The quick answer (a longer answer follows): As to (1), the 165-page text includes a single paragraph (on page 64). As to (2), the book says nothing at all.

(He doesn't mention what I would add as 3. The Japanese-Americans in Hawaii weren't interned, even though the security risk was vastly greater there, with more Japanese-Americans and military facilities closer to the front line. Other critics mentioned (3) though)

Michelle Malkin's reply is unconvincing on (1). She says California had lots of strategically important sites. Well, so did a lot of East Coast states-- and, in fact, we had a lot more trouble with the enemy off the East Coast (from German submarine attacks) than off the West Coast, as Malkin mentions further down in her post.

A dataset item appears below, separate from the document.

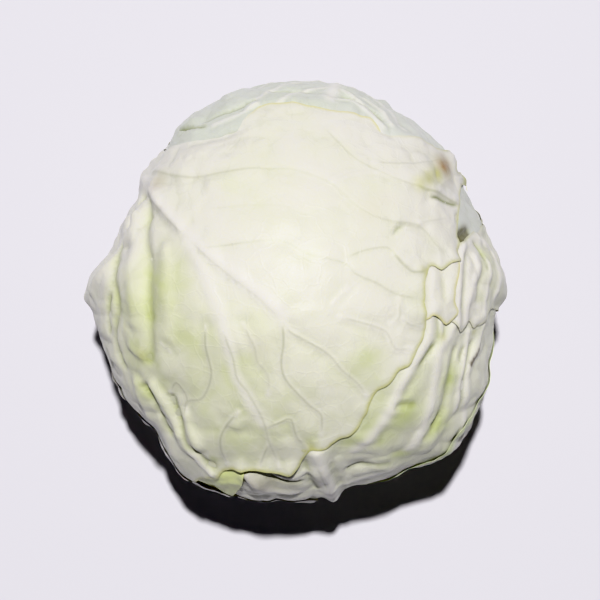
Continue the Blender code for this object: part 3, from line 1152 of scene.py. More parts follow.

And while Japan did have a stronger surface navy than Germany, they never came close to sending aircraft carriers beyond Hawaii, which would have been utterly insane.

Muller himself seems to frame the debate as being between two theories of internment:

A. It was to protect U.S. national security against saboteurs and spies.

B. It was racism against Orientals.

Both of those seem wildly implausible to me. Muller does a good job of attacking (A). The non-internment of the Japanese in Hawaii is unexplained by either theory. Reason (B), racism, implies a degree of foolishness I find implausible, plus the U.S. was notably friendly to China and the Philippines during the war, and to Chinese and Philipinos. In any case, what I find most plausible, but would like to see more evidence on, is a third reason:

C. It was to get cheap land from Japanese immigrants, a politically weak group, and eliminate competition from them.

Theory (C) explains features (1), (2), and (3). On (1): there were too many Italian and German-Americans, and it would have been politically dangerous to go after them. Roosevelt would have lost the 1944 Presidential election if he had. On (2): security risks were merely an excuse, necessary only to fool the average uninformed voter into thinking that internment was for a noble motive. On (3): there were too many Japanese immigrants in Hawaii, and it would have disrupted the economy too much to intern them, plus, perhaps, fewer owned land and so interning them would not have resulted in a sudden need to sell land at cheap prices.

It could be that I'm misinformed and nobody made any money off the internment. But I will repeat the quote from Murphy's dissent in the Korematsu case that upheld the constitutionality of internment, something I quoted on February 4, 2004

Special interest groups were extremely active in applying pressure for mass evacuation. See House Report No. 2124 (77th Cong., 2d Sess.) 154-6; McWilliams, Prejudice, 126-8 (1944). Mr. Austin E. Anson, managing secretary of the Salinas Vegetable Grower-Shipper Association, has frankly admitted that "We're charged with wanting to get rid of the Japs for selfish reasons. . . . We do. It's a question of whether the white man lives on the Pacific Coast or the brown men. They came into this valley to work, and they stayed to take over. . . . They undersell the white man in the markets. . . . They work their women and children while the white farmer has to pay wages for his help. If all the Japs were removed tomorrow, we'd never miss them in two weeks, because the white farmers can take over and produce everything the Jap grows. And we don't want them back when the war ends, either." Quoted by Taylor in his article "The People Nobody Wants," 214 Sat. Eve. Post 24, 66 (May 9, 1942).

I'd like to see Muller and Malkin address the economic theory. Muller doesn't do a good job of defending the racism theory in his posts (he concentrated on knocking out the security theory), and Malkin doesn't do a good job of defending the security theory (mainly because of problems (2)and (3) above, the excessiveness of internment as a solution to potential spying). Muller seems to think that if he knocks out Security, Racism is the only theory left standing; Malkin seems to think that if Racism can't explain it, then even a weak Security theory is the best we can do to explain an otherwise loony internment policy. But if there were indeed special interests that benefited economically from internment, then we don't need to resort to sudden anti-Japanese-but-not-anti-Chinese racism or to overkill against a few potential saboteurs.